Fresh berries, meringue mushrooms, and chocolate shavings are popular decorations. You can also use edible glitter for a festive touch.
Is Buche de Noel difficult to make?
While it may seem complex, with careful attention to the steps, anyone can successfully make this delightful dessert. Just take your time, especially during assembly.

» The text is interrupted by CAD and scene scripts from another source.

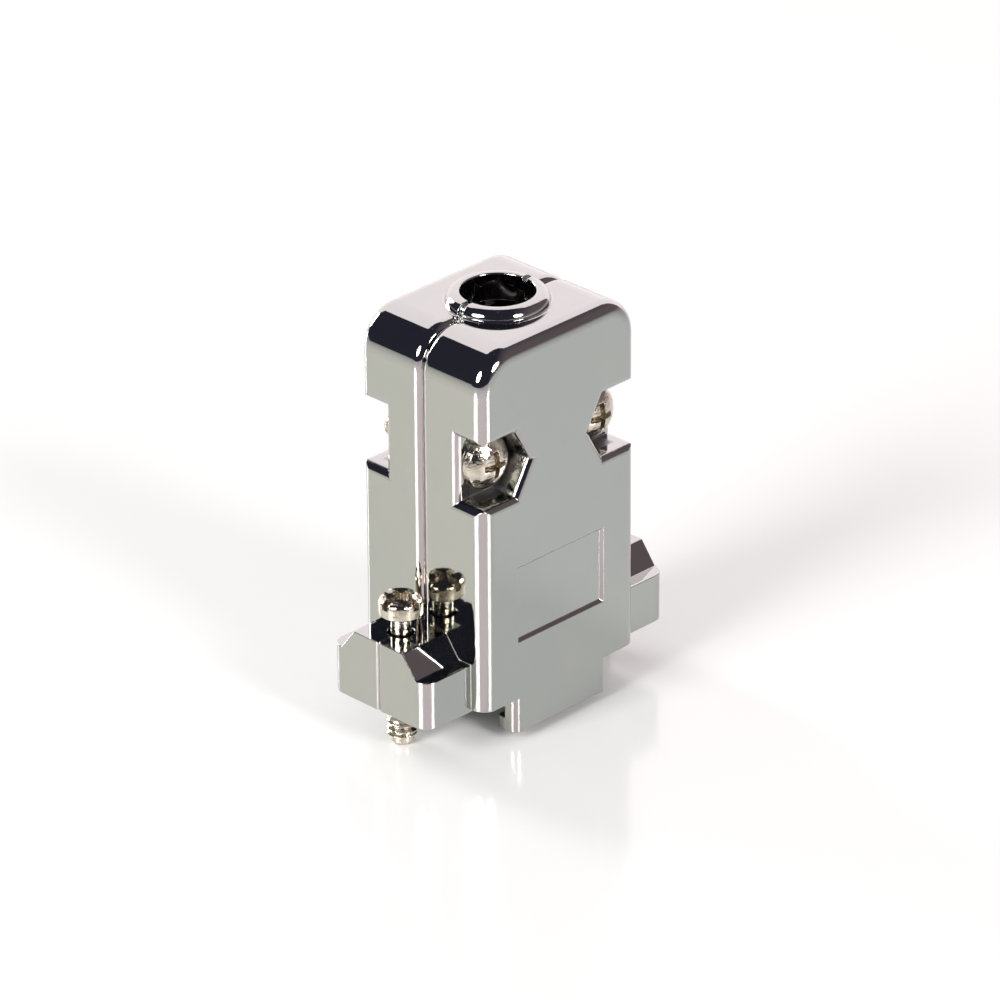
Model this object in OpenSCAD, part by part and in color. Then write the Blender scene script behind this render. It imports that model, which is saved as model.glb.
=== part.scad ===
// Straight hood for a 9-way D-subminiature connector.
// Two cast half shells close over the connector and the cable, two case
// screws hold them together, two captive jackscrews lock the plug to its mate,
// and a two-bar clamp inside grips the cable below the outlet collar.
//
// Frame: X runs along the wide face, Y from the front shell (-Y) to the rear
// shell (+Y) and Z up towards the cable. The origin is the middle of the plane
// on which the connector flange seats, level with the underside of the ears.

/* [Body] */
// Width of the closed body between its two narrow sides
body_w = 19.7; // [19.4:0.1:22]
// Thickness of the closed body from front face to rear face
body_t = 15.5; // [15.2:0.1:18]
// Height of the flat top above the flange seat
body_h = 35.35; // [35:0.05:44]
// Height of the body's lower edge above the flange seat
skirt_z = 0.2; // [0.1:0.1:1.2]
// Thickness of the cast walls
wall = 1.6; // [1.3:0.1:1.9]
// Radius of the shoulders between the narrow sides and the top
shoulder_r = 3.8; // [2.5:0.1:4.5]
// Radius of the long outer edges of each shell
edge_r = 1.4; // [0.6:0.1:1.8]
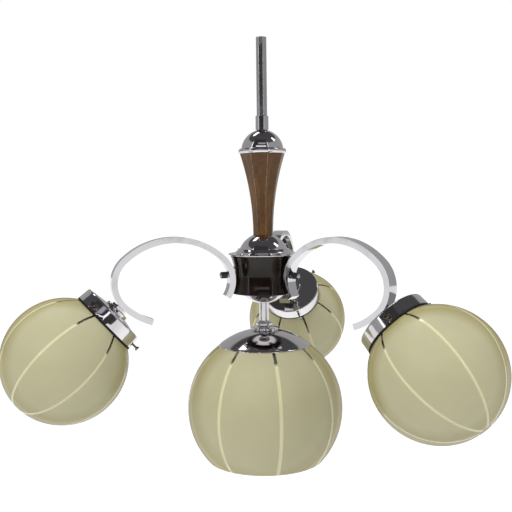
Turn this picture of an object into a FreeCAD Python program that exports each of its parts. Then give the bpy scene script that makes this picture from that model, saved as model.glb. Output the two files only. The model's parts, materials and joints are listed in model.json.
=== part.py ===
"""Five-light chandelier: a tube-hung hub with three C-shaped arms and four glass shades.

Millimetres, +Z up. The origin is the top end of the suspension tube, on its axis.
Each arm lies in a vertical plane through that axis. Pieces at the end of an arm are drawn
along their own Z axis, which leaves the arm's outer face and runs through the globe's centre.
"""
import FreeCAD
import Part
import Sketcher
import math
import os
import re

Vector = FreeCAD.Vector
DOC = FreeCAD.newDocument("Chandelier")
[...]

Can I freeze Buche de Noel?
Yes, Buche de Noel can be frozen. Wrap it tightly in plastic wrap and aluminum foil. Thaw in the refrigerator for best results.
Conclusion
The Buche de Noel is more than just a dessert; it’s a celebration of holiday traditions and flavors. With its rich chocolate layers and beautiful presentation, it’s bound to become a centerpiece at your festive gatherings. Enjoy spreading the joy of this delightful treat with family and friends!

Buche De Noel
Ingredients
- 4 large eggs
- 100 g granulated sugar
- 80 g all-purpose flour
- 30 g cocoa powder
- 1/2 tsp baking powder
- 200 g dark chocolate for filling
- 200 g unsalted butter softened
- 250 g powdered sugar
- 1 tsp vanilla extract
- Fresh berries for decoration
- Icing sugar for dusting
Instructions
- Preheat your oven to 180°C (350°F) and line a baking tray with parchment paper.
- In a mixing bowl, whisk the eggs and granulated sugar until pale and fluffy.
- Sift in the flour, cocoa powder, and baking powder, gently folding to combine.
- Pour the mixture into the prepared baking tray, spreading evenly.
- Bake for 12-15 minutes until springy to touch; do not overbake.
- While baking, prepare a clean kitchen towel, dusting it with powdered sugar.
- Once baked, turn the sponge onto the towel and peel off the parchment.
- Roll the sponge tightly in the towel and let it cool completely.
- For the filling, melt the dark chocolate and let it cool slightly.
- Beat the softened butter with powdered sugar and vanilla, then mix in the cooled chocolate.
- Unroll the sponge, spread the filling evenly, and roll it back up.
- Trim the ends to create a log effect and frost the outside with remaining filling.
- Decorate with fresh berries and dust with icing sugar for a snowy effect.